Still in the Arena
First published on LinkedIn.
A VC I pitched to 10 years ago said to me recently:
“I’m surprised you’re still here.”
He meant it lightly, but the comment stayed with me.
Because one of the least glamorous truths about building a company is that endurance is itself a competitive advantage.
From the outside, entrepreneurship is often framed around the visible moments, the original spark, the big vision, the pitch, the rapid growth, the quick exit to an industry leader.
But in reality, building something worthwhile is usually much less about the headline moments and much more about what happens in between.
In my experience, two disciplines matter more than most people realise:
First, focus on process over outcome. Second, treat setbacks as opportunities to learn.
Both are obvious in sport. Both matter just as much in business. And, importantly, both matter in education too, where helping children develop resilience, discipline, and a genuine growth mindset can shape how they approach challenges for years to come.
1. Focus on process over outcome
For an athlete, the visible goal may be an Olympic gold medal or a World Cup trophy. For an entrepreneur, it may be building a company that is acquired, goes public, or grows into a durable and valuable business.
The outcome matters. It gives direction. But outcomes alone are never enough.
At the highest level, almost everyone wants to win. What separates those who succeed is not simply ambition, but the ability to focus on the process: the daily work, the repeated effort, the standards you maintain, and the willingness to keep improving even when the rewards are still far away.

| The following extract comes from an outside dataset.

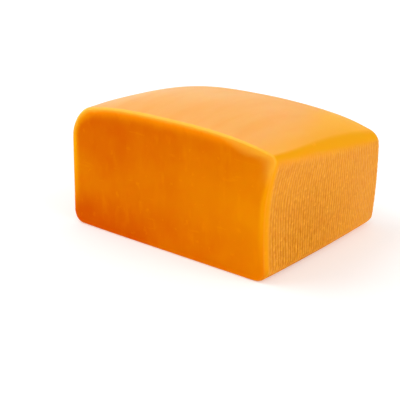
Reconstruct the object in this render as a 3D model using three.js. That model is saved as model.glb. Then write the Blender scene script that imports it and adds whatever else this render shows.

That is why elite athletes are so often taught to focus on process over outcome. They cannot control every result on the day. They can control how they train, how they prepare, and how consistently they execute.
Chris Hoy often talks about his mindset of focusing on process over outcome. The six gold medals may be the part the world sees, but the real work happens long before that moment: the early mornings, the repeated drills, the marginal gains, and the discipline to keep doing the work when nobody is watching.
The same is true in business.
As Jeff Bezos put it, “All overnight success takes about 10 years.”
What looks sudden from the outside is usually anything but. In reality, progress is often the product of years of disciplined effort, iteration, and steady improvement. The founders who build truly great businesses are usually the ones who keep this work up over the long term.
2. Treat setbacks as opportunities to learn
The second discipline matters just as much.
Every great athlete has setbacks. Every entrepreneur does too.
If you are trying to do anything ambitious, there will be mistakes, disappointments, wrong turns, and moments where the easiest option would be to stop. That is not a sign that something has gone uniquely wrong. It is part of the process of doing difficult things.
What matters is how you respond.
The people who endure are not the ones who avoid failure. They are the ones who learn from it. They treat setbacks not as a verdict, but as information.
Kobe Bryant showed the same mindset early in his career. At the end of one play-off game, he took the shots that could have won it … and he missed. Four times. Afterwards, the cameras found him sitting with his head in his hands. The commentators assumed he was overwhelmed, embarrassed, and dwelling on the failure. But when he finally spoke, his focus was not on how he felt. He said he had been analysing the missed shots, working out what had gone wrong, so that next time he would be ready. And, reportedly, he spent the rest of that night shooting at Palisades High School until the sun came up.
That is the mindset that matters: not denial, not self-pity, but reflection, learning, and adjustment.
The same principle applies in business.
Steve Jobs expressed it powerfully when he said, “I didn’t see it then, but it turned out that getting fired from Apple was the best thing that could have ever happened to me.”
What felt like a devastating setback at the time became the beginning of one of the most creative periods of his life. Setbacks can become turning points, if you are willing to learn from them.
Staying in the arena
That is why, when I think back to that VC’s comment, I think the more meaningful version would have been:
“I’m impressed you’re still here.”
Because building a company is rarely a straight line.
It is a long process of focused execution, setbacks, learning, adjustment, and persistence.
That is what makes entrepreneurship hard. But it is also what makes it worthwhile.
The founders who last are not always the ones with the most obvious start. Often, they are the ones who stay disciplined when outcomes are uncertain, and who keep learning when things do not go to plan.
That is why Theodore Roosevelt’s idea of the man in the arena still resonates. The credit belongs not to the critic on the sidelines, but to the person who is actually doing the work: trying, learning, adjusting, and continuing.
To me, that is what it means to stay in the arena.